• World
  • Jul 31

NASA launches Perseverance to Mars

NASA’s Mars rover Perseverance blasted off from Florida’s Cape Canaveral on July 30 atop an Atlas 5 rocket. The Atlas 5 is one of the largest rockets available for interplanetary flight. This is the same type of rocket that launched the InSight and Curiosity to Mars. 

The next-generation robotic rover — a car-sized six-wheeled vehicle carrying seven scientific instruments — is scheduled to deploy a mini helicopter on Mars and try out equipment for future human treks. 

This was the third launch from Earth to Mars in July, following probes sent by the United Arab Emirates and China. All three missions are expected to reach their destination in February next year. 

Highlights of the mission

The Mars 2020 Perseverance Rover will search for signs of ancient microbial life, which will advance NASA’s quest to explore the past habitability of Mars. 

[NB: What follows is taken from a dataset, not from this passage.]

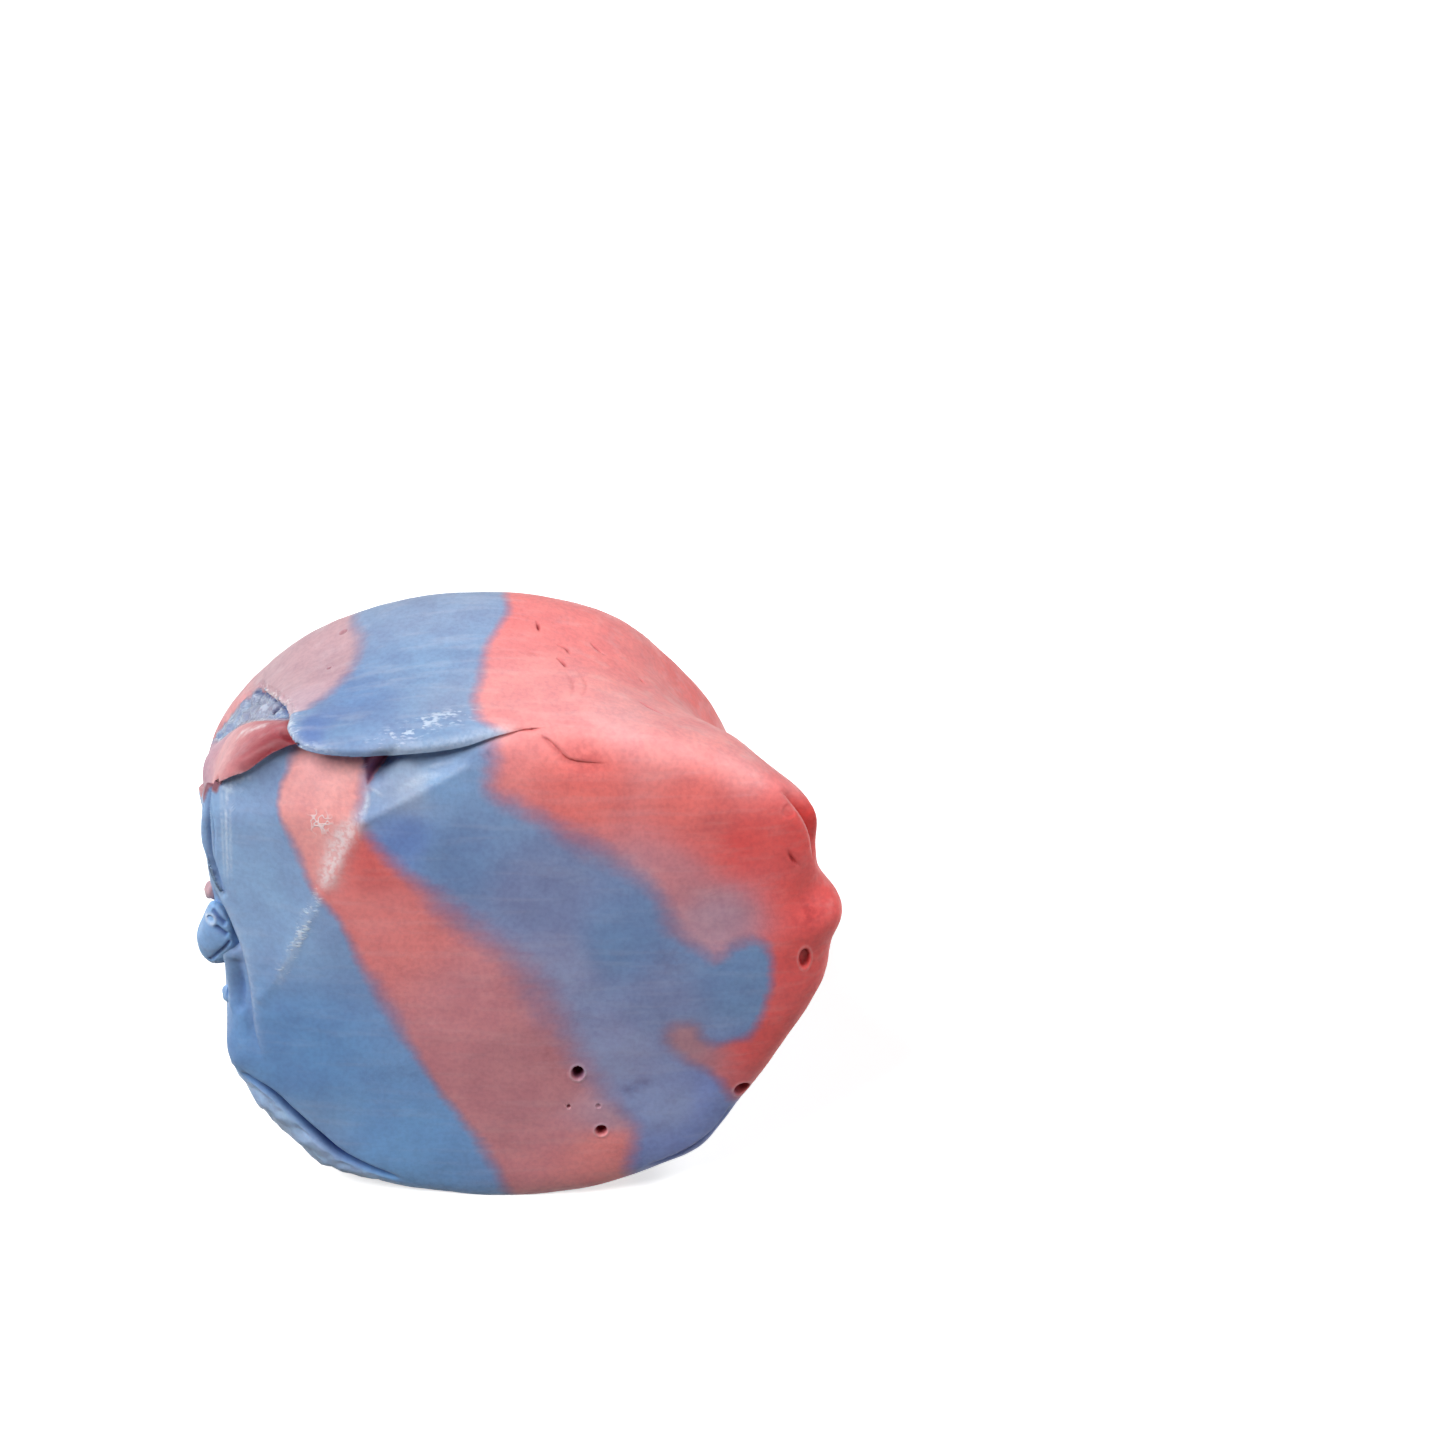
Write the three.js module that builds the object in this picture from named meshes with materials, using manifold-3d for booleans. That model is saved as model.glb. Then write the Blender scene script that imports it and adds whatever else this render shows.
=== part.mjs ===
// One piece of salt water taffy: a short length cut from a pulled rope, lying on its side.
// Millimetres, +Z up. The cut face looks along -Y and leans back a little, and the base lies on Z = 0.
import * as THREE from "three";
import { mergeVertices } from "three/addons/utils/BufferGeometryUtils.js";
import Module from "manifold-3d";

const wasm = await Module();
wasm.setup();
const { Manifold, Mesh } = wasm;

// Driving sizes
const DEPTH = 16.4;
const FACE_LEAN = Math.tan(THREE.MathUtils.degToRad(9));
const BACK_LEAN = Math.tan(THREE.MathUtils.degToRad(3));
const FACE_BULGE = 0.7;
const FRONT_RIM_POWER = 11;
const BACK_RIM_POWER = 5;
const CORE = new THREE.Vector3(0, 0, 10.6);

// The mesh starts as a box of squares, across, deep and high, and is made finer near the folds
const SQUARES = [26, 14, 20];
const FINE_BAND = 1.2;
const FINEST_BAND = 0.65;
const DRAWN_ROW = 0.42;
const CREVICE_GAP = 0.12 * DRAWN_ROW;

// The cut rim and the far rim of the rope, as x and z seen from the front
const FRONT_OUTLINE = [
  [-0.6, -0.5], [2.6, -0.1], [5.0, 0.8], [6.9, 1.8], [8.4, 3.2], [9.8, 5.1], [10.8, 6.7], [12.0, 8.9],
  [12.6, 10.5], [12.9, 12.0], [13.3, 13.4], [12.4, 15.0], [12.0, 17.1], [11.2, 19.0], [9.3, 20.3], [7.0, 21.1],
  [3.5, 21.8], [-0.5, 22.0], [-5, 21.9], [-9, 21.2], [-11.6, 19.8], [-12.6, 17.6], [-12.4, 15.0],
  [-12.1, 12.6], [-11.8, 10.0], [-12.0, 8.2], [-11.9, 6.3], [-11.1, 4.1], [-9.6, 2.3], [-7.7, 0.9],
  [-5.2, 0], [-3.5, -0.3],
];
const BACK_OUTLINE = [
  [-1.5, -0.5], [3.5, 0.3], [7.2, 2.8], [9.2, 6.6], [9.4, 10.8], [8.5, 14.9], [6.8, 18.1], [4.9, 20.1],
  [2.5, 21.1], [-0.8, 21.8], [-4.8, 21.4], [-7.4, 20.5], [-9.7, 19.1], [-11.5, 17.2], [-13.1, 14.4],
  [-13.3, 11], [-12.4, 6.6], [-9.8, 2.6], [-6, 0.2],
];

// An outline as a function from an angle about the core to a distance from it.
function outlineReach(outline) {
  const points = outline.map(([x, z]) => new THREE.Vector3(x - CORE.x, 0, z - CORE.z));
  const curve = new THREE.CatmullRomCurve3(points, true, "centripetal");
  const around = curve.getPoints(400).map((p) => [Math.atan2(p.z, p.x), Math.hypot(p.x, p.z)]);
  around.sort((a, b) => a[0] - b[0]);
  const turn = 2 * Math.PI;
  around.unshift([around.at(-1)[0] - turn, around.at(-1)[1]]);
  around.push([around[1][0] + turn, around[1][1]]);
  return (angle) => {
    const k = Math.max(around.findIndex(([a]) => a >= angle), 1);
    const [a0, r0] = around[k - 1];
    const [a1, r1] = around[k];
    return a1 > a0 ? THREE.MathUtils.mapLinear(angle, a0, a1, r0, r1) : r0;
  };
}

const frontReach = outlineReach(FRONT_OUTLINE);
const backReach = outlineReach(BACK_OUTLINE);

// Where the two cut faces lie at a height, how square their rims are, and how far the skin is from the core.
// The near face bulges at the core, and less at a share of the way out to its rim.
const frontAt = (z, share) => -DEPTH / 2 + FACE_LEAN * z - FACE_BULGE * Math.max(0, 1 - share * share);
const backAt = (z) => DEPTH / 2 - BACK_LEAN * z;
const rimPower = (along) => (along < 0 ? FRONT_RIM_POWER : BACK_RIM_POWER);
const reachAt = (angle, along) =>
  THREE.MathUtils.lerp(frontReach(angle), backReach(angle), THREE.MathUtils.smoothstep(along, -1, 0.4));

// Gives the place on the rope of a point of the box, which runs from -1 to 1 each way.
function onRope(p) {
  const x = p.x * Math.sqrt(1 - (p.z * p.z) / 2);
  const z = p.z * Math.sqrt(1 - (p.x * p.x) / 2);
  const power = rimPower(p.y);
  const out = Math.hypot(x, z);
  const shrink = Math.pow(Math.pow(out, power) + Math.pow(Math.abs(p.y), power), -1 / power);
  const along = p.y * shrink;
  const angle = Math.atan2(z, x);
  const reach = reachAt(angle, along) * out * shrink;
  const height = CORE.z + reach * Math.sin(angle);
  const y = THREE.MathUtils.mapLinear(along, -1, 1, frontAt(height, out * shrink), backAt(height));
  return new THREE.Vector3(CORE.x + reach * Math.cos(angle), y, height);
}

// Runs from 0 inside the rope to 1 on its skin and more outside it; its slope gives the way outward.
function fullness(p) {
  const angle = Math.atan2(p.z - CORE.z, p.x - CORE.x);
  const out = Math.hypot(p.x - CORE.x, p.z - CORE.z);
  const along = THREE.MathUtils.mapLinear(p.y, frontAt(p.z, out / frontReach(angle)), backAt(p.z), -1, 1);
  const power = rimPower(along);
  const share = out / reachAt(angle, along);
  return Math.pow(Math.pow(share, power) + Math.pow(Math.abs(along), power), 1 / power);
}
function slopeAt(p, step = 0.05) {
  const slope = new THREE.Vector3();
  for (const axis of ["x", "y", "z"]) {
    const [more, less] = [p.clone(), p.clone()];
    more[axis] += step;
    less[axis] -= step;
    slope[axis] = (fullness(more) - fullness(less)) / (2 * step);
  }
  return slope;
}
function ontoSkin(p) {
  for (let i = 0; i < 6; i++) {
    const slope = slopeAt(p);
    p.addScaledVector(slope, (1 - fullness(p)) / slope.lengthSq());
  }
  return p;
}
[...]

The rover is expected to land on Mars on February 18, 2021 at the site of an ancient river delta in a lake that once filled Jezero Crater. The mission is at least one Mars year (about 687 Earth days).

The rover has a drill to collect core samples of Martian rock and soil, then store them in sealed tubes for pickup by a future mission that would ferry them back to Earth for detailed analysis. 

Perseverance will test technologies to help pave the way for future human exploration of Mars.

Strapped to the rover’s belly for the journey to Mars is a technology demonstration Mars Helicopter — Ingenuity — which may achieve a “Wright Brothers moment” by testing the first powered flight on the Red Planet. A series of flight tests will be performed over a 30-Martian-day experimental window that will begin sometime in the spring of 2021.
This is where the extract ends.